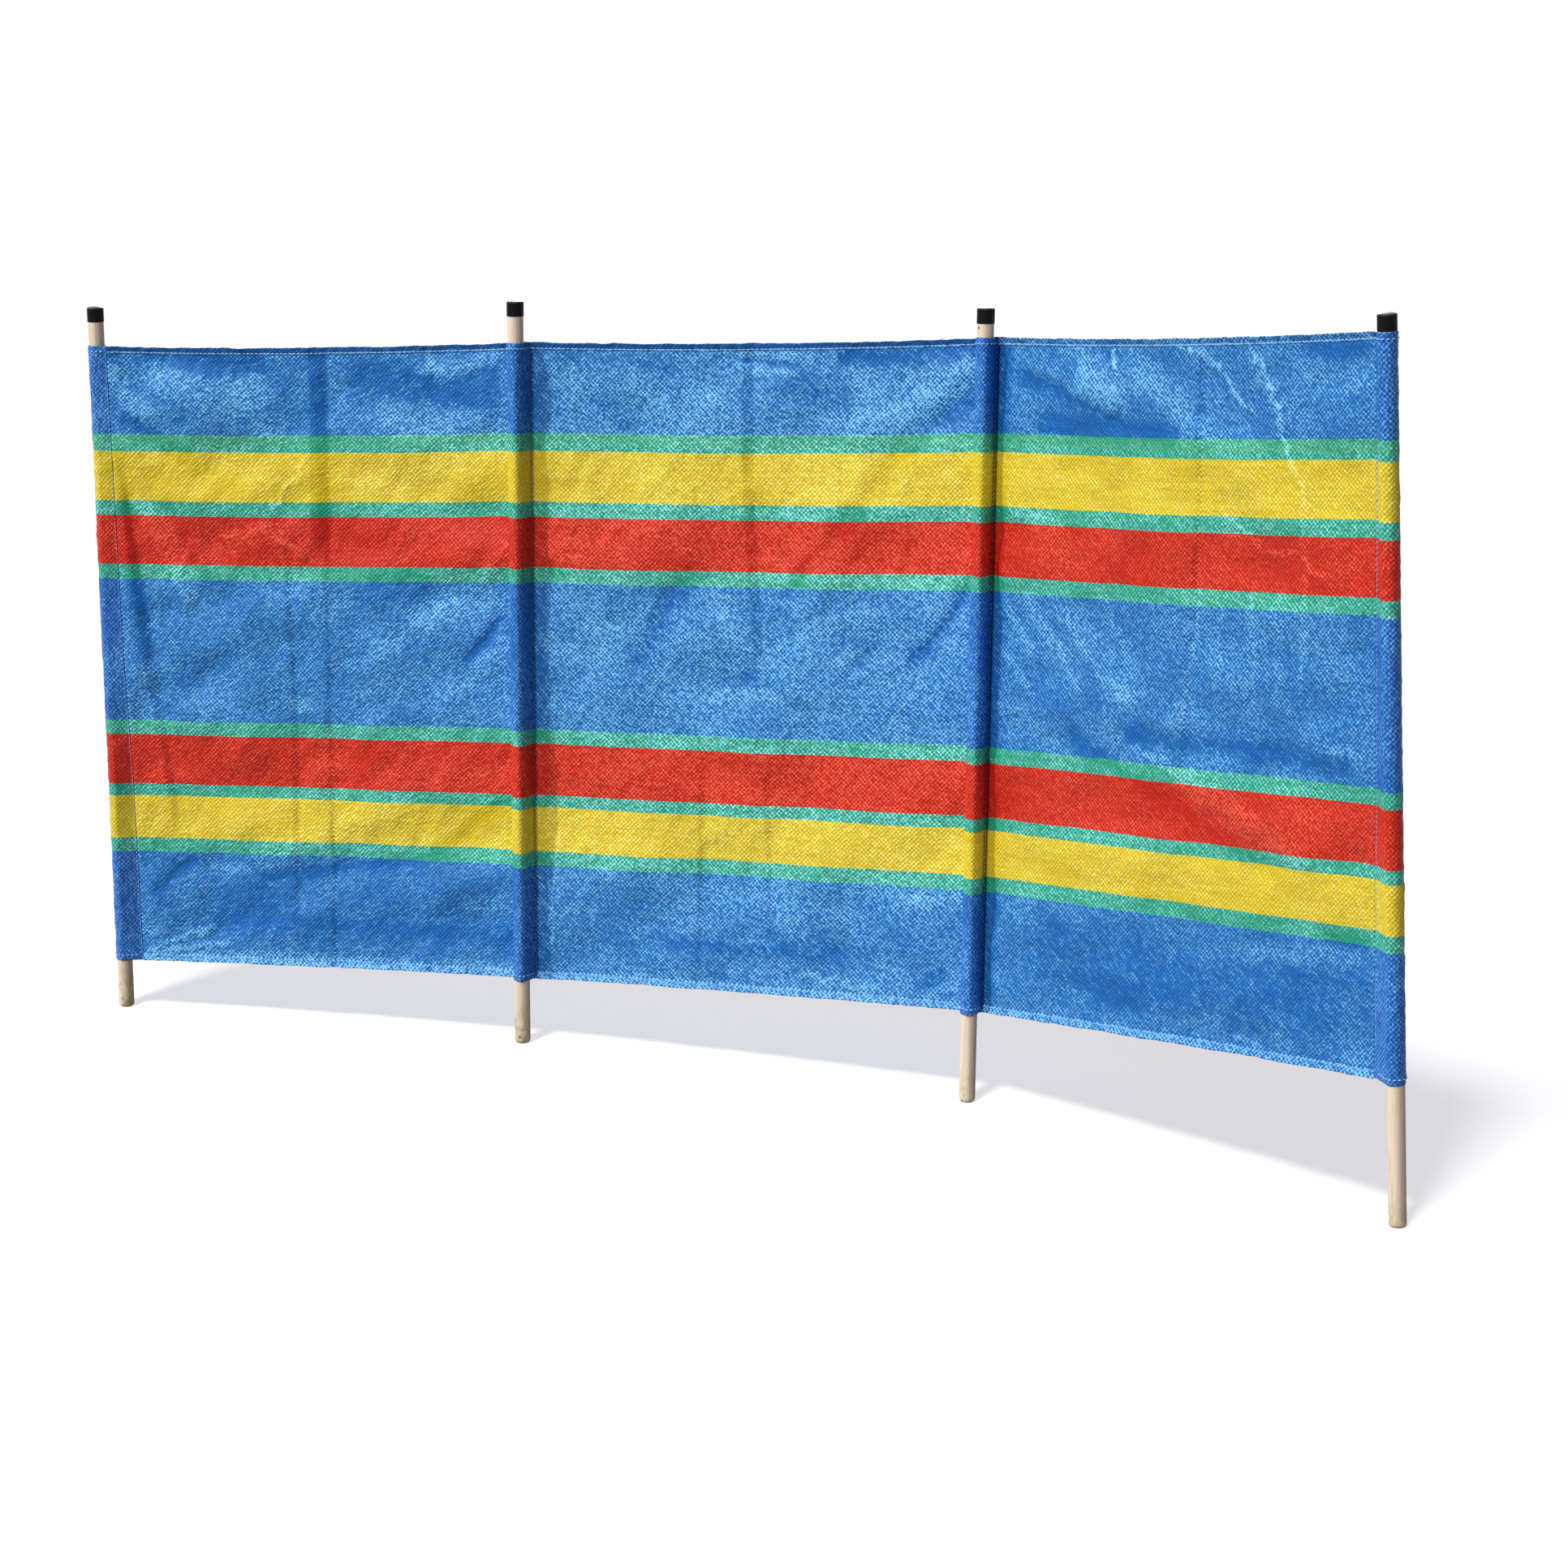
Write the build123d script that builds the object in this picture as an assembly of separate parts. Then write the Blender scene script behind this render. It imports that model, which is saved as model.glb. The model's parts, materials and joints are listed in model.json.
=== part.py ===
from build123d import *
import os
from math import acos, atan2, cos, hypot, radians, sin, tan

# Beach windbreak, in millimetres. Four wooden poles stand in the ground and carry one
# striped sheet of woven polyethylene, which runs on in three bays. The sheet is sewn
# into a pocket round each pole and hemmed along its top and bottom edges.
# The origin is the middle of the first pole's foot. +X runs along the windbreak to the
# last pole, -Y is the face on which the two inner pockets stand proud, +Z is up.

# Poles: plain round dowels, modelled from ground level up.
pole_diameter = 22.0
foot_rounding = 4.5
pole_top_chamfer = 1.0

# Caps: thin moulded cups pushed over the top end of each pole.
cap_height = 21.0
cap_wall = 0.7
cap_crown = 2.0
cap_brim_bevel = 1.4
cap_fit = 0.05

# Cloth: thicker than the real woven sheet, so that it is a sound solid.
cloth_height = 900.0
cloth_thickness = 0.6
hem_height = 9.5
hem_layers = 2
hem_fold_bevel = 0.35
hem_inset = 0.05

# Pockets: a loop of the sheet, tangent to the pole and sewn shut beside it.
pocket_gap = 0.2
seam_distances = (25.0, 18.5, 14.0, 23.0)
seam_strip = 3.0

# Bays: distance from pole to pole, and the compass heading of each bay from +X.
bay_spans = (625.0, 672.0, 680.0)
bay_headings = (11.2, 4.9, -15.2)
bay_bellies = (8.0, 8.0, 6.0)
top_edge_sag = 5.5

# Each pole as it stands: its lean towards +X and +Y in degrees, the length of wood below
# its cloth, and the length of wood that shows between the cloth and the cap.
lean_angles_x = (0.25, 0.25, -0.5, -2.6)
lean_angles_y = (0.35, 0.95, 3.0, -1.35)
bare_lengths_below = (73.0, 93.0, 122.5, 182.5)
bare_lengths_above = (33.0, 35.5, 17.5, 0.5)

# Worked out from the sizes above.
pole_radius = pole_diameter / 2
hem_thickness = hem_layers * cloth_thickness
pocket_radius = pole_radius + pocket_gap + hem_thickness
pole_count = len(lean_angles_x)
last_pole = pole_count - 1


def heading_vector(heading):
    """Level unit vector along a bay."""
    return Vector(cos(radians(heading)), sin(radians(heading)), 0)


def pole_foot(index):
    """Middle of a pole's foot, reached from pole to pole along the bays."""
    foot = Vector(0, 0, 0)
    for span, heading in zip(bay_spans[:index], bay_headings[:index]):
        foot += heading_vector(heading) * span
    return foot


def upward(index):
    """Unit vector up a pole."""
    slope_x = tan(radians(lean_angles_x[index]))
    slope_y = tan(radians(lean_angles_y[index]))
    return Vector(slope_x, slope_y, 1).normalized()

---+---

[INSTRUCTION] Give the complete listing a second time, exactly as it reads.

[SOLUTION TO THIS EXERCISE]
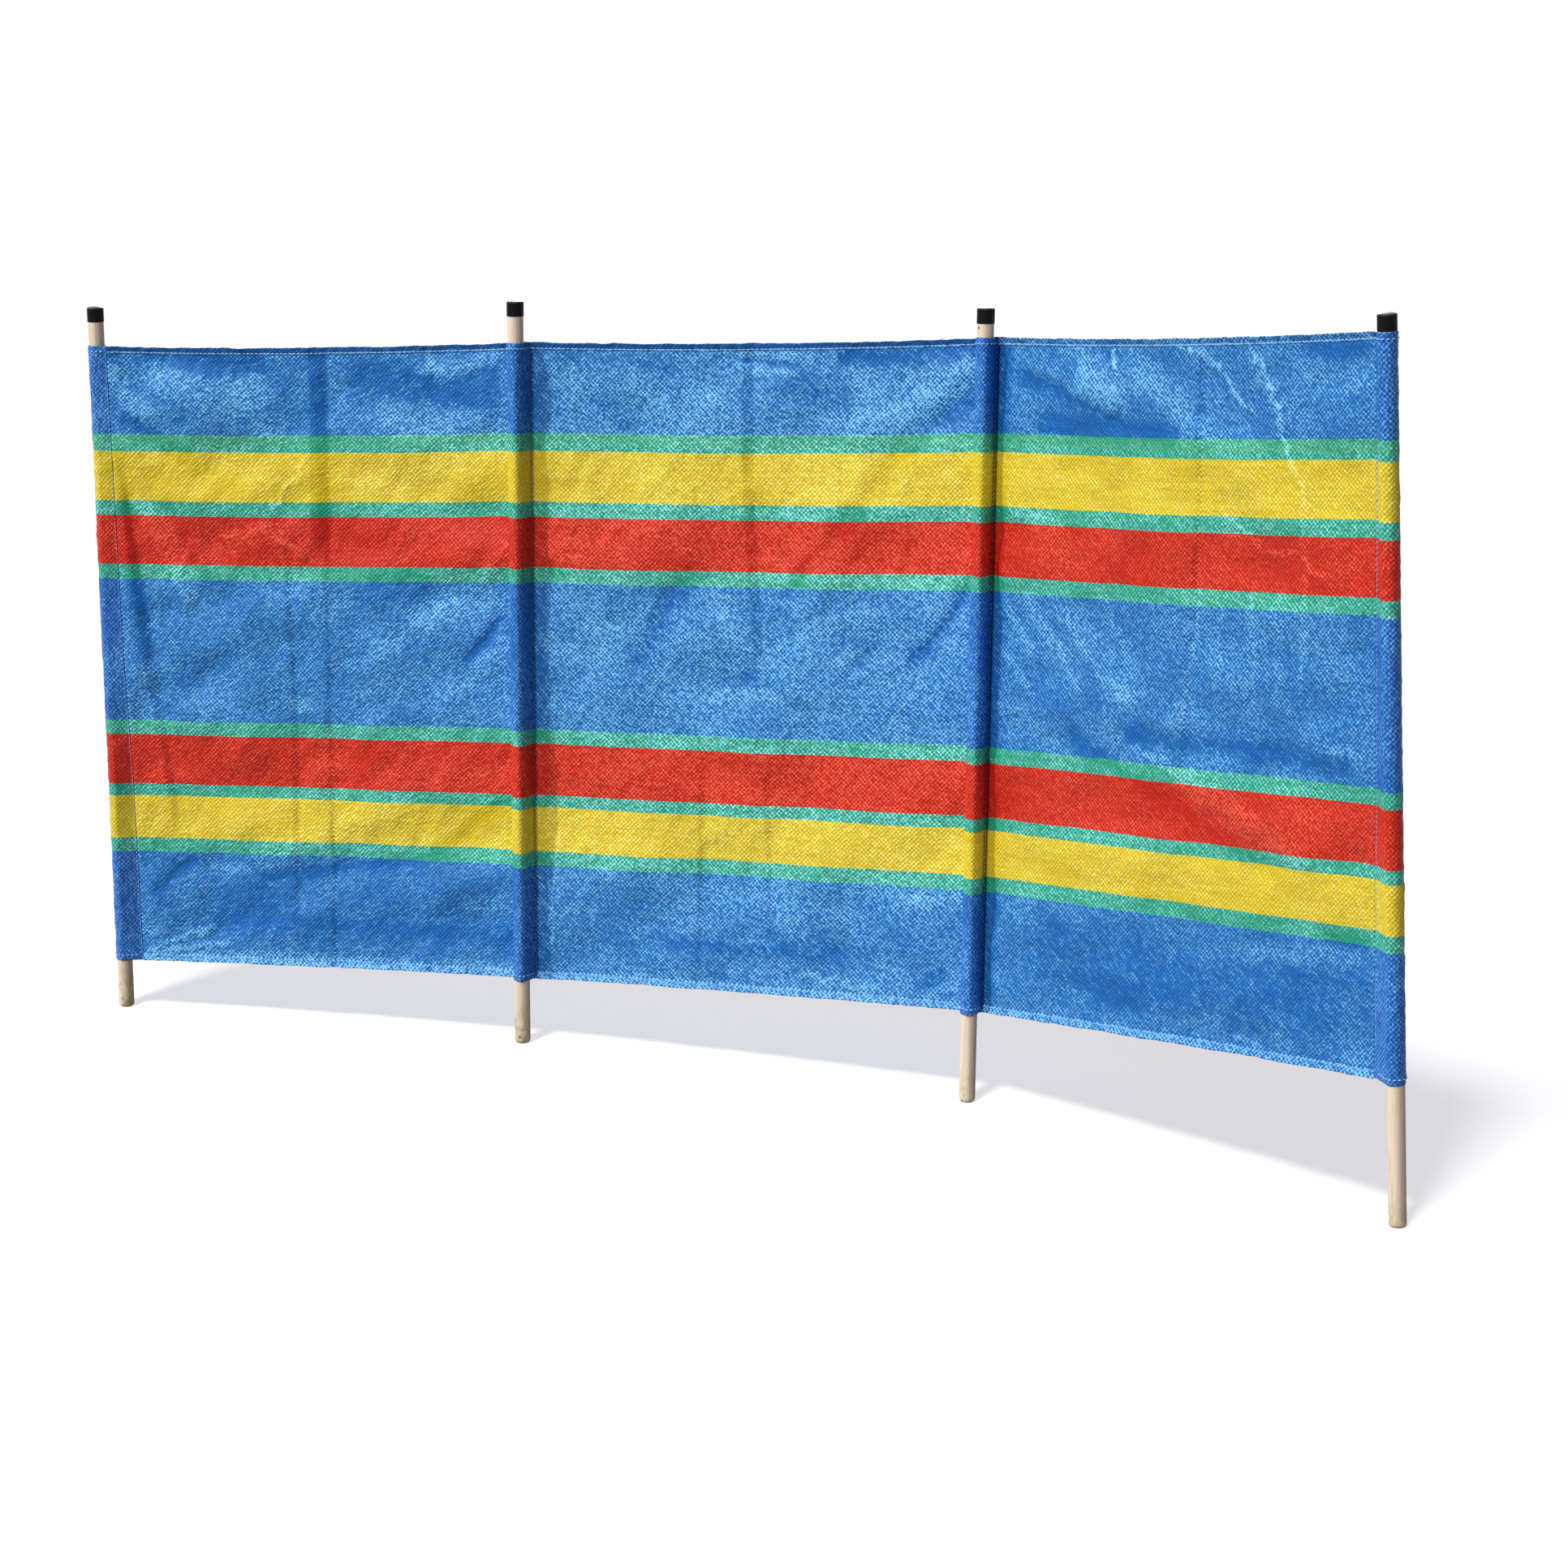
Write the build123d script that builds the object in this picture as an assembly of separate parts. Then write the Blender scene script behind this render. It imports that model, which is saved as model.glb. The model's parts, materials and joints are listed in model.json.
=== part.py ===
from build123d import *
import os
from math import acos, atan2, cos, hypot, radians, sin, tan

# Beach windbreak, in millimetres. Four wooden poles stand in the ground and carry one
# striped sheet of woven polyethylene, which runs on in three bays. The sheet is sewn
# into a pocket round each pole and hemmed along its top and bottom edges.
# The origin is the middle of the first pole's foot. +X runs along the windbreak to the
# last pole, -Y is the face on which the two inner pockets stand proud, +Z is up.

# Poles: plain round dowels, modelled from ground level up.
pole_diameter = 22.0
foot_rounding = 4.5
pole_top_chamfer = 1.0

# Caps: thin moulded cups pushed over the top end of each pole.
cap_height = 21.0
cap_wall = 0.7
cap_crown = 2.0
cap_brim_bevel = 1.4
cap_fit = 0.05

# Cloth: thicker than the real woven sheet, so that it is a sound solid.
cloth_height = 900.0
cloth_thickness = 0.6
hem_height = 9.5
hem_layers = 2
hem_fold_bevel = 0.35
hem_inset = 0.05

# Pockets: a loop of the sheet, tangent to the pole and sewn shut beside it.
pocket_gap = 0.2
seam_distances = (25.0, 18.5, 14.0, 23.0)
seam_strip = 3.0

# Bays: distance from pole to pole, and the compass heading of each bay from +X.
bay_spans = (625.0, 672.0, 680.0)
bay_headings = (11.2, 4.9, -15.2)
bay_bellies = (8.0, 8.0, 6.0)
top_edge_sag = 5.5

# Each pole as it stands: its lean towards +X and +Y in degrees, the length of wood below
# its cloth, and the length of wood that shows between the cloth and the cap.
lean_angles_x = (0.25, 0.25, -0.5, -2.6)
lean_angles_y = (0.35, 0.95, 3.0, -1.35)
bare_lengths_below = (73.0, 93.0, 122.5, 182.5)
bare_lengths_above = (33.0, 35.5, 17.5, 0.5)

# Worked out from the sizes above.
pole_radius = pole_diameter / 2
hem_thickness = hem_layers * cloth_thickness
pocket_radius = pole_radius + pocket_gap + hem_thickness
pole_count = len(lean_angles_x)
last_pole = pole_count - 1


def heading_vector(heading):
    """Level unit vector along a bay."""
    return Vector(cos(radians(heading)), sin(radians(heading)), 0)


def pole_foot(index):
    """Middle of a pole's foot, reached from pole to pole along the bays."""
    foot = Vector(0, 0, 0)
    for span, heading in zip(bay_spans[:index], bay_headings[:index]):
        foot += heading_vector(heading) * span
    return foot


def upward(index):
    """Unit vector up a pole."""
    slope_x = tan(radians(lean_angles_x[index]))
    slope_y = tan(radians(lean_angles_y[index]))
    return Vector(slope_x, slope_y, 1).normalized()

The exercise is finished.